To my surprise, though, after an hour and a quarter in which the movie seems determined not to say anything (another reason it seems long), it comes up with a more conventionally satisfying third act with a safe Hollywood message (be excellent to each other). The closing 20 minutes are not only hilarious but also propel the story forward at the same time. If Rogen and Goldberg want a hit as big as “Ghostbusters” (another film, along with “The Exorcist” and “Rosemary’s Baby,” that this one borrows from), they should remember that the Bill Murray comedy didn’t keep putting the plot on hold for long stretches of improv.

Still, there is stuff in “This Is the End” that had me laughing so hard, I sensed new body parts joining in to help out — my pancreas was heaving, my bile ducts ripped. The scene in which McBride and Franco discuss the etiquette of what gentlemen should do in the act of self-love might be the funniest thing I’ve seen in a theater all year. Hill (who prays to God, “Please kill Jay. That’d be so tight.”) has a nighttime encounter with Satan that’s so twisted, it could have been on “South Park.” “Something not that chill happened last night,” he explains the next day in a rueful understatement.

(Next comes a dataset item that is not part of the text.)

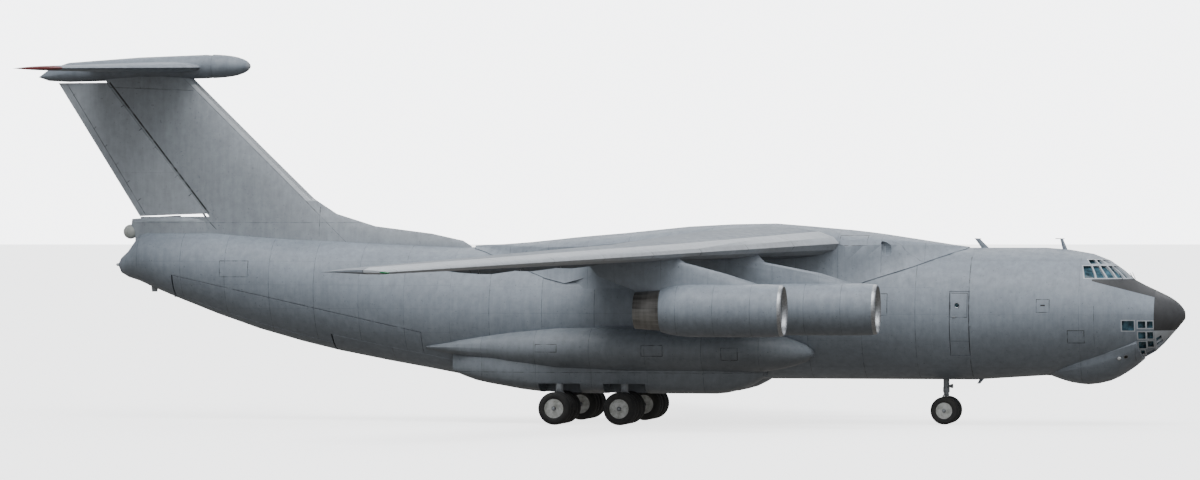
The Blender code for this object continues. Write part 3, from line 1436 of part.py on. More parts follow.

Once I made the mistake of trying to watch 15 Bugs Bunny cartoons in a row. Each of them was brilliant, but it was too much of the same thing. I had much the same feeling at “This Is the End,” but I want to see (most of it) again. McBride is so great that I’m almost prepared to forgive “Your Highness.” “I can’t believe we didn’t make ‘Your Highness 2,’ ” McBride says, sitting around with the boys. Um, I think I’d prefer apocalypse.